• SOURCE DATA:
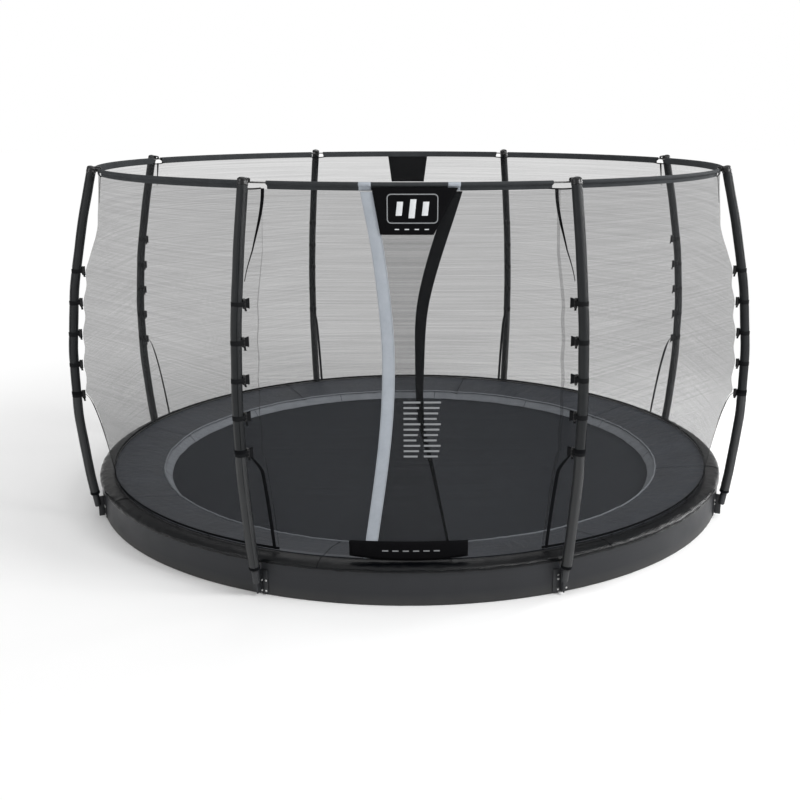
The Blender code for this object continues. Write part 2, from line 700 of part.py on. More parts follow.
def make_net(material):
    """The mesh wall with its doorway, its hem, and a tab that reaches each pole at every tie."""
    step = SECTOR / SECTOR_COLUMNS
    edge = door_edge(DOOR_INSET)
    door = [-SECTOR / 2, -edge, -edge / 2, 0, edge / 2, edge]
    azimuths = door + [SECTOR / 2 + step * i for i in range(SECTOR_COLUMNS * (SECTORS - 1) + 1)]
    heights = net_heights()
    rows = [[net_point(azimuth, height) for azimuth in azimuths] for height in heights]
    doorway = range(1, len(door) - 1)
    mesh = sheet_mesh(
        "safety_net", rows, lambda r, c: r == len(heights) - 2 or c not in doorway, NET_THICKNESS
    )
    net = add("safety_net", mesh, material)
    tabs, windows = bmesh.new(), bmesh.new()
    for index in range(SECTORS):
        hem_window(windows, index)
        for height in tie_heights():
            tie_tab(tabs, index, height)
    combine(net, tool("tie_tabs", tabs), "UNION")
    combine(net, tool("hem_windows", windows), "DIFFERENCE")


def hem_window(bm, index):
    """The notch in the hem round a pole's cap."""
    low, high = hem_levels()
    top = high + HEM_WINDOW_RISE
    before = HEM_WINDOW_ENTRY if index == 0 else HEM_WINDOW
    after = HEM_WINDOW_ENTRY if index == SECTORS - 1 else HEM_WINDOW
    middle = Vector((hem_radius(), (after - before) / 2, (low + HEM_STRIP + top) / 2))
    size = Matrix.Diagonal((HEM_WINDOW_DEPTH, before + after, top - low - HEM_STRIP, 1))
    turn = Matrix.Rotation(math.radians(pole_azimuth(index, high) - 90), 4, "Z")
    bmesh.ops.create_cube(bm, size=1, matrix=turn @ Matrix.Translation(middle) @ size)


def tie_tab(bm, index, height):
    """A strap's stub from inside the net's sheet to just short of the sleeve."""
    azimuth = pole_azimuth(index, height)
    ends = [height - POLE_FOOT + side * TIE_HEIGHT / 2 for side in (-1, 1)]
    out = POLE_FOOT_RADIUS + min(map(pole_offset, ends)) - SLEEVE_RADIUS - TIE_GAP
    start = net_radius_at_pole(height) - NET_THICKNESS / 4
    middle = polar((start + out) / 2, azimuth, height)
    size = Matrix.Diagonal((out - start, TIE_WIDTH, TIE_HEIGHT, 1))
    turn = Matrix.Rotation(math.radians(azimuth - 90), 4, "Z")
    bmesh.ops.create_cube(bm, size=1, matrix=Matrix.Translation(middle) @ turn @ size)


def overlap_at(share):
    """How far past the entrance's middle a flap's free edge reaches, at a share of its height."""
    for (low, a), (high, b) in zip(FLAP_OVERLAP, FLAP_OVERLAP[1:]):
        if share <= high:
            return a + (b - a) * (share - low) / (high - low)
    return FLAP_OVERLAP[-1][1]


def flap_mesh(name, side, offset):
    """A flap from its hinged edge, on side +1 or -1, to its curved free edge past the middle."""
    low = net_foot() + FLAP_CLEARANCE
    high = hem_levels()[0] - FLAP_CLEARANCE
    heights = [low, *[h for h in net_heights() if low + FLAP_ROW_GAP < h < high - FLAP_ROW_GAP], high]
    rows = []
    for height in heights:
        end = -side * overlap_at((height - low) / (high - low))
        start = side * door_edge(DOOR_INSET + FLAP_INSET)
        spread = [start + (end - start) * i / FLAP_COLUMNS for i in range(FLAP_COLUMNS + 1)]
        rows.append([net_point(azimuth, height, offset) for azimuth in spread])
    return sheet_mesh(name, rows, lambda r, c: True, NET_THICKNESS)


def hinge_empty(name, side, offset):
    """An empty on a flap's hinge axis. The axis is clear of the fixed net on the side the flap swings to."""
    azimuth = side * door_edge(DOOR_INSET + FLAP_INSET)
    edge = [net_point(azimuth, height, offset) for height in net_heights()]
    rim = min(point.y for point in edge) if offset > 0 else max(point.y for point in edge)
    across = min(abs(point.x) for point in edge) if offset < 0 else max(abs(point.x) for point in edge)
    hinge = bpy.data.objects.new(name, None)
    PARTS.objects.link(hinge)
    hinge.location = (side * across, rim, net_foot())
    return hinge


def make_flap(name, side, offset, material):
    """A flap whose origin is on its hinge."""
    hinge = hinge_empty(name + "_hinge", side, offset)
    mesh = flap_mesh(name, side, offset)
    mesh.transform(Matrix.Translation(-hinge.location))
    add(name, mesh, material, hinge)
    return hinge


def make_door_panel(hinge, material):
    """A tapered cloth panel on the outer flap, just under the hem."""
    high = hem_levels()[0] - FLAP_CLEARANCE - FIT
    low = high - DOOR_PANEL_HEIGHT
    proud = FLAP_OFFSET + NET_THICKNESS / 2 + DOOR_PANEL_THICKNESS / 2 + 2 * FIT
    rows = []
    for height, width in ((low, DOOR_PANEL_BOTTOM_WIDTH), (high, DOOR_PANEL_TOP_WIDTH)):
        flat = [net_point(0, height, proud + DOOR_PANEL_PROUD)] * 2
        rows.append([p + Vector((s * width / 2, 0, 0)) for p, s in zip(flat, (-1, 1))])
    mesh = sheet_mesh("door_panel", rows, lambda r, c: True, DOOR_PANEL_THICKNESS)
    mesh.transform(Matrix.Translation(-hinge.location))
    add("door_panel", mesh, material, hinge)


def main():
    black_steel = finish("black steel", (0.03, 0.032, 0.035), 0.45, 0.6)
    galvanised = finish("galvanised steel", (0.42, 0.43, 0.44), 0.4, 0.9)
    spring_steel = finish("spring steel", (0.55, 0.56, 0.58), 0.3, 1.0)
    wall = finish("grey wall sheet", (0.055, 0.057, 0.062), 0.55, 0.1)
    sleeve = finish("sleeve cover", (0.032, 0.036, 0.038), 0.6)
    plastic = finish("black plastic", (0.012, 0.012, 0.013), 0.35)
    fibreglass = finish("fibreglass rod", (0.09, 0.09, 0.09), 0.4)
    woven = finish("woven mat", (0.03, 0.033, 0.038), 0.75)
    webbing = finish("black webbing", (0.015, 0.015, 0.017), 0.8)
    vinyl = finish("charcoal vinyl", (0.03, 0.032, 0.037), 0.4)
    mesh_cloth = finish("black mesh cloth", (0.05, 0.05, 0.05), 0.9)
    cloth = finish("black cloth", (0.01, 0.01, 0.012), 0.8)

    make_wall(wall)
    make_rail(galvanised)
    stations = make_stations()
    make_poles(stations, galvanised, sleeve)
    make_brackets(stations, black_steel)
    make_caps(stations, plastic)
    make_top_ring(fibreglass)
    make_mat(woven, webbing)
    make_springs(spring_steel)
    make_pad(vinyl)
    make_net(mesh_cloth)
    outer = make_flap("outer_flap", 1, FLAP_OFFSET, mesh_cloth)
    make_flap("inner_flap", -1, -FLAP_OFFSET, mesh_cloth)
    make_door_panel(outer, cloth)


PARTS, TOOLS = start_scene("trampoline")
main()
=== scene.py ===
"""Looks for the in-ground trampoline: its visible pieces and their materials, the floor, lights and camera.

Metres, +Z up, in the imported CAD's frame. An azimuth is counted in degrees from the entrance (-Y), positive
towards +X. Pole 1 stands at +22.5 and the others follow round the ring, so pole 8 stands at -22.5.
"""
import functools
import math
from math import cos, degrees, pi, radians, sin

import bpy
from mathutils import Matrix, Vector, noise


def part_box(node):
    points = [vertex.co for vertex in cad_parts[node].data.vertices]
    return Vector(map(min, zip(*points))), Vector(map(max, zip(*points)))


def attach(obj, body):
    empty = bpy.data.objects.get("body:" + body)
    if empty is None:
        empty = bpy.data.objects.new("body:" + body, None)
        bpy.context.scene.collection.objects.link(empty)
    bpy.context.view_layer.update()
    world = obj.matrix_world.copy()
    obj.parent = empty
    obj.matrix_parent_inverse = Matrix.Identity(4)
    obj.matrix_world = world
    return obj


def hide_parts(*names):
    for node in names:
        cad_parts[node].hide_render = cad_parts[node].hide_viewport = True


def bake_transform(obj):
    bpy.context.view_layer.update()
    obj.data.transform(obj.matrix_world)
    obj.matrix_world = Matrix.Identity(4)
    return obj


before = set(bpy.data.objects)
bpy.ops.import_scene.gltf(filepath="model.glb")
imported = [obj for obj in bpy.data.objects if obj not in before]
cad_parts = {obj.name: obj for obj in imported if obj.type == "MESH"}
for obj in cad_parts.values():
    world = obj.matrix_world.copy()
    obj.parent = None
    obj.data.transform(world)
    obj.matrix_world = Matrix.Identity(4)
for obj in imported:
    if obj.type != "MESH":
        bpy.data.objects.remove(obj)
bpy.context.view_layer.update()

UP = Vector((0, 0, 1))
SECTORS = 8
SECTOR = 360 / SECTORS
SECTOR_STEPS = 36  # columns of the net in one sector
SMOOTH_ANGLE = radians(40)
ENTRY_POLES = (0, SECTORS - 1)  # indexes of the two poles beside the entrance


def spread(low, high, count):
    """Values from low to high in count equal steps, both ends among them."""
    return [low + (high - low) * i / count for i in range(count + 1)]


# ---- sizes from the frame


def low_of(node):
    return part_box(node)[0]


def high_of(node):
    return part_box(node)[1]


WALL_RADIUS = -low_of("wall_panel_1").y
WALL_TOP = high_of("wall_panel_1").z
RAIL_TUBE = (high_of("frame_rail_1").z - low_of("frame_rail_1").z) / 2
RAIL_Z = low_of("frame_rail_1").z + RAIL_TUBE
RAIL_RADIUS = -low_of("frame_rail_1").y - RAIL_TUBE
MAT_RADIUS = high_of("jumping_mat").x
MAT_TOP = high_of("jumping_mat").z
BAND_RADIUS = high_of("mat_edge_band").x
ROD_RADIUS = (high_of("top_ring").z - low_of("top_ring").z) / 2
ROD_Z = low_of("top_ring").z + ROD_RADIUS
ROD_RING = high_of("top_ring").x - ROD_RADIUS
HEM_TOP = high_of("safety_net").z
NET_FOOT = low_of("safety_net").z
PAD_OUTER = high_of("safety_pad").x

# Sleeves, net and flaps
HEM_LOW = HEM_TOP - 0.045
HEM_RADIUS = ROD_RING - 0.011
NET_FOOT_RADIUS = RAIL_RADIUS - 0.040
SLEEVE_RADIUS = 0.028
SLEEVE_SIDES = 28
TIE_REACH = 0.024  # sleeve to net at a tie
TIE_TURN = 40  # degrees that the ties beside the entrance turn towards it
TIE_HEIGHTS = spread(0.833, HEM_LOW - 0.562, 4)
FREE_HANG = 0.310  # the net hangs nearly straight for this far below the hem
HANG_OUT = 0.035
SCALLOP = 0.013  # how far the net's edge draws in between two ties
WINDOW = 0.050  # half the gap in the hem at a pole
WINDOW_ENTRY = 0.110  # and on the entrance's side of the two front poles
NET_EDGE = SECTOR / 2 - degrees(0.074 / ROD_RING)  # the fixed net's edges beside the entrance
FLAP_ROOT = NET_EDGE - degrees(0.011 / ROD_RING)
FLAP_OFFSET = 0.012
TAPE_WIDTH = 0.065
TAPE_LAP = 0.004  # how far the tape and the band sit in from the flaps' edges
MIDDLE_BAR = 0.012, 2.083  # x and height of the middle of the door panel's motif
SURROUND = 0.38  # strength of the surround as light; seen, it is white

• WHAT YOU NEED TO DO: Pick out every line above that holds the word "True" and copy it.

• REPLY TO THE TASK:
    return sheet_mesh(name, rows, lambda r, c: True, NET_THICKNESS)
    mesh = sheet_mesh("door_panel", rows, lambda r, c: True, DOOR_PANEL_THICKNESS)
        cad_parts[node].hide_render = cad_parts[node].hide_viewport = True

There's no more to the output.